Late-night comedians no doubt will mourn a campaign that Politico characterized as a "study in ineptitude." Stephen Colbert on his Comedy Central show issued a plea to Cain last week.
"Don't leave me with him!" Colbert said, pointing to a picture of GOP candidate Mitt Romney.
The Tennessee native's White House bid never seemed destined to end with him being crowned the presidential nominee at the party's September convention in Florida.
He'd dipped his toe in presidential politics in 2000. In Georgia, four years later, he was an unsuccessful primary candidate for a U.S. Senate seat.

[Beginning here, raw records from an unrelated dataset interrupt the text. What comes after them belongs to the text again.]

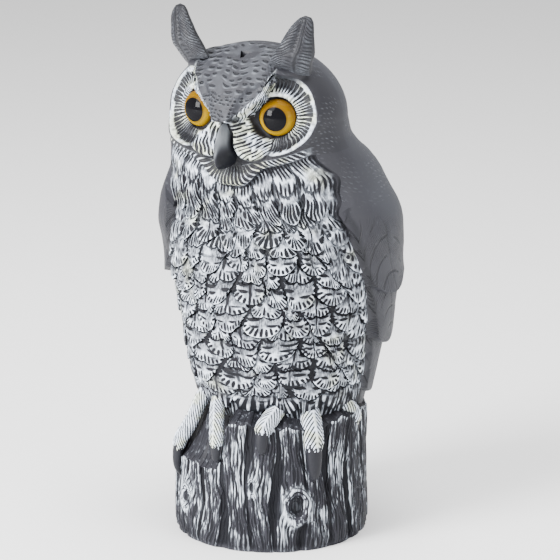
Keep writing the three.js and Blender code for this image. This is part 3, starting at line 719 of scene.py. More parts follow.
def face_cut(x_signed, height):
    """Strokes of the face: how deep they are cut, and where the white paint goes."""
    x = size_of(x_signed)
    left = smooth(-0.5, 0.5, x_signed)
    dx, dz, disc = eye_disc(x, height)
    angle = angle_of(dz, dx)
    away = length_of(dx, dz)
    brow = height - brow_line(x)
    ruff = height - ruff_line(x)
    # the eye sits in a dark hollow that widens towards the beak
    recess = 1 - smooth(14.9, 16.2, length_of(dx + 1.9, dz - 0.4))
    # rays round the eye, tapering inwards, inside a smooth white rim
    rays = angle * (EYE_RAYS / (2 * math.pi)) + 0.3 * sine(angle * 7 + 3 * left)
    luck = chance(floor(rays + 0.5), left)
    width = 0.24 + 0.2 * smooth(0.6, 0.9, disc) * (0.7 + 0.6 * luck)
    ends = 0.92 + 0.05 * luck + 0.02 * smooth(-0.4, -1.2, angle)
    ray = stripe(rays, width, 0.1) * smooth(0.5, 0.56, disc + 0.05 * luck)
    ray = ray * (1 - smooth(ends - 0.03, ends + 0.02, disc))
    lid = smooth(15.2, 16, away) * (1 - smooth(18.6, 20, away)) * smooth(0.8, 1.05, angle)
    foot = bell(angle + 1.2, 0.4) * (1 - smooth(0.9, 0.97, disc))
    # painted shade under the brow, on the upper part of the left disc only
    upper = smooth(0.95, 1.2, angle) * smooth(0.66, 0.74, disc) * left
    in_disc = 1 - smooth(0, 0.03, disc - 1.02 - 0.04 * bell(angle + 0.6, 0.5))
    rim = smooth(0.94, 0.98, disc) * smooth(-1.0, -0.5, angle)
    white = in_disc * (1 - 0.95 * foot) * (1 - 0.8 * upper) * mix(0.95, 0.8, rim)
    cut = most(most(ray, 0.5 * upper), 0.35 * foot) * in_disc * (1 - lid)
    # bold strokes of the cheek lobe, which run to the eye on the left and upwards on the right
    to_eye = angle_of(height - 240, 76 - x) * 26
    upwards = angle_of(x - 15, height - 160) * 13
    line = mix(upwards, to_eye, left)
    reach = mix(height / 4.2, x / 4.2, left)
    lobe_luck = chance(floor(line + 0.5), left, 1.7)
    wander = 0.12 * sine(reach * 1.3 + height / 3)
    stroke = stripe(line + wander, 0.25 + 0.12 * sine(reach + 6 * lobe_luck), 0.1)
    stroke = stroke * smooth(-1.0, -0.8, sine(reach * 1.5 + 6.3 * lobe_luck))
    lobe = cheek_lobe(x, height, 212.5, 12)
    cheek = (1 - smooth(0.95, 1.03, lobe)) * smooth(0.85, 0.95, disc + 0.4 * smooth(4, -4, dx))
    inner = (1 - smooth(20, 27, x)) * smooth(203, 206, height) * (1 - smooth(-6, -2, brow))
    cheek = most(cheek, inner)
    white, cut = mix(white, 1.0, cheek), mix(cut, stroke, cheek)
    # painted shade: a dark line in the groove under the lower edge of each cheek lobe
    shade_under_lobe = bell(lobe - 1.12, 0.09) * (1 - smooth(208, 214, height)) * smooth(6, 10, x)
    # bars of the ruff, fanning out from under the beak
    fan = x * 33 / (33 - least(ruff, 18.0))
    thin = 0.33 + 0.12 * smooth(2, 12, ruff)
    bars = mix(fan, x + 0.85 * ruff, smooth(8, 26, x))
    bars = stripe(bars / RUFF_BAR + 0.5, thin, 0.1)
    deep = 4.6 + 10.5 * (1 - smooth(8, 32, x))
    band = smooth(-1.2, -0.2, ruff) * (1 - smooth(deep - 1, deep + 0.5, ruff))
    band = band * (1 - smooth(56, 61, x))
    white, cut = mix(white, 1.0, band), mix(cut, bars, band)
    groove = bell(ruff - deep - 1.2, 1.2) * (1 - smooth(50, 58, x))
    # the fringe under the brow, and a thin dark line round the beak
    fringe = smooth(-7.2, -5.8, brow) * (1 - smooth(-0.5, 0.6, brow))
    fringe = fringe * smooth(7, 12, x) * (1 - smooth(30, 35, x))
    fringe_cut = stripe((x - 0.9 * brow) / BROW_STRAND, 0.24, 0.1)
    white, cut = mix(white, 1.0, fringe), mix(cut, fringe_cut, fringe)
    beak_half = 8.2 * root(most(229 - height, 0.0) / 24)
    beak_line = (1 - smooth(0.5, 1.7, x - beak_half)) * smooth(192, 197, height)
    beak_line = beak_line * (1 - smooth(229, 231, height))
    dark = most(recess * (1 - lid) * (1 - fringe), beak_line)
    cut = most(cut, most(dark, most(groove, shade_under_lobe) * 0.85))
    below = 1 - smooth(-3.2, -1.2, ruff)
    crown = smooth(-0.3, 1.0, brow)
    return cut * (1 - below) * (1 - crown), white * (1 - below) * (1 - crown), crown


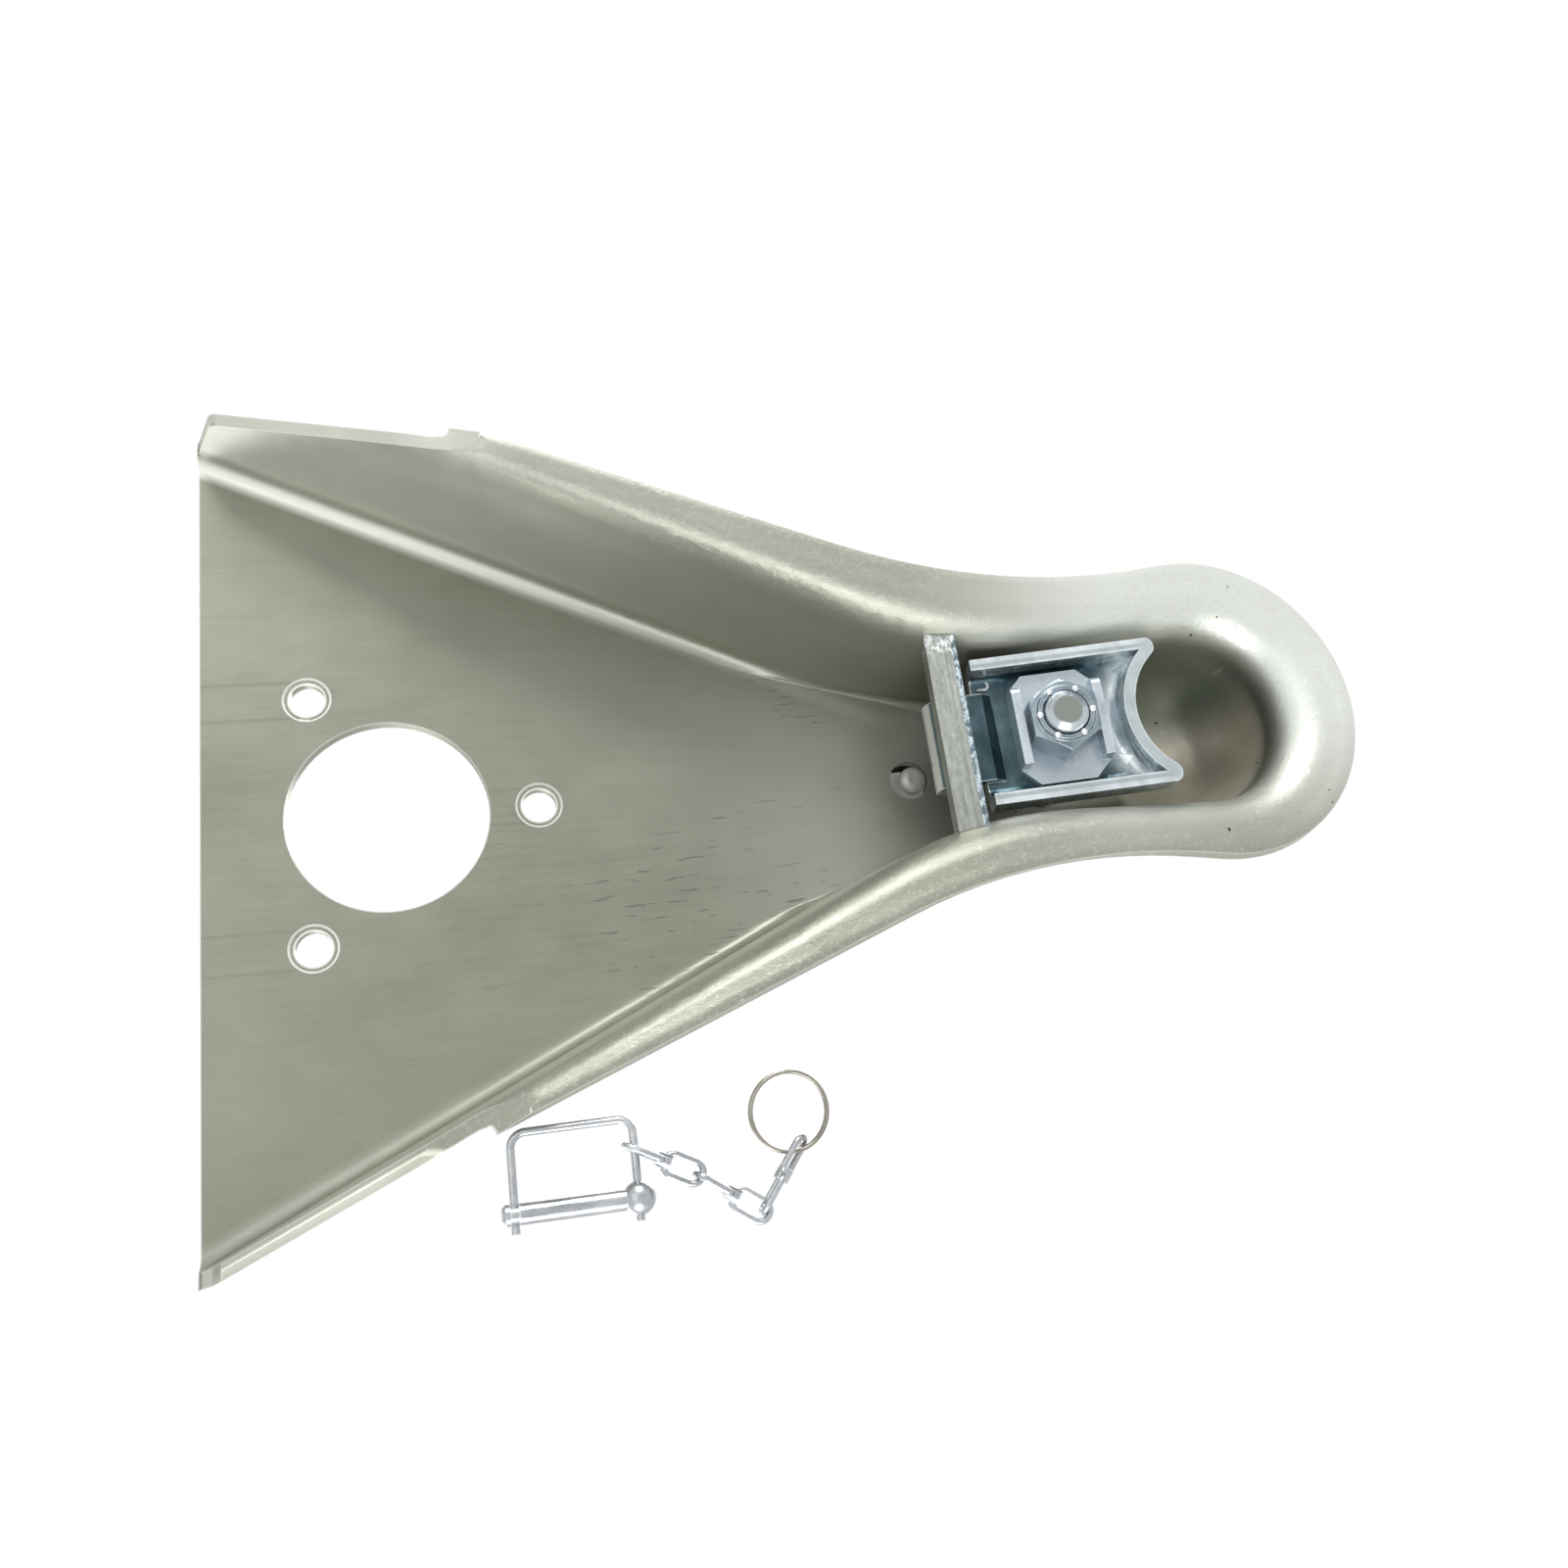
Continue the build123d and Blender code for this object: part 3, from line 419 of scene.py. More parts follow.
@dataclass(frozen=True)
class PressedFinish:
    """Satin zinc plate of the pressed housing, with the press's and the storage's marks, and with painted
    light and shade on its fold, walls, lips, plate, bolt holes and socket.

    Places are in metres from the ball's centre. Depth is counted down from the plate's underside. A
    span gives the place at which something starts and the place at which it is full.
    """

    name: str = "housing_zinc"
    light: Colour = (0.345, 0.345, 0.285)
    dark: Colour = (0.215, 0.215, 0.17)
    # Painted highlight along the fold
    fold_painted_highlight: Colour = (0.86, 0.87, 0.8)
    # Painted light on the walls, the lips and the plate at the bar
    pale_painted_light: Colour = (0.56, 0.57, 0.5)
    # Painted highlight on the lips
    lip_painted_highlight: Colour = (0.82, 0.86, 0.8)
    # Painted shade on the socket's right half, and worn brown with painted light on its left half
    painted_socket_shading: Colour = (0.22, 0.26, 0.22)
    socket_worn_and_lit: Colour = (0.8, 0.74, 0.62)
    # Painted shade on the socket's ridge
    ridge: Colour = (0.1, 0.11, 0.09)
    speck: Colour = (0.02, 0.02, 0.02)
    # Painted shade on the right wall towards the waist
    wall_painted_shade: Colour = (0.16, 0.165, 0.15)
    mark: Colour = (0.13, 0.13, 0.11)
    edge: Colour = (0.6, 0.58, 0.53)
    # Painted highlights round the bolt holes and on the edges, which are also rubbed
    ring: Colour = (0.8, 0.8, 0.76)
    metal: float = 0.55
    rough: float = 0.4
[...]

In this presidential bid, his campaign staff included Mark Block, whose now-infamous "smoking ad" bewildered much of the political world, and J.D. Gordon, who as a Defense Department spokesman once accused a female reporter of sexual harassment.
But his ad hoc campaign did, however briefly, captivate at least a segment of the party's conservative base for at least as long as it took to answer a pollster's question in October.
Cain, who has an undergraduate degree from Morehouse College and a master's degree from Purdue University, leaves diminished.
Instead of parlaying his charm, catchy 9-9-9 tax reform plan, and life story ("I was 'po before I was poor," Cain, now worth millions, likes to say) into a national presence or Cabinet position — if not the presidency — his legacy is something else altogether.
During a long-scheduled appearance at the National Press Club shortly after the harassment allegations surfaced, Cain closed with a gospel song. "He looked beyond all my faults," he sang, "and saw my needs." Unfortunately for Cain, the electorate is not quite so forgiving.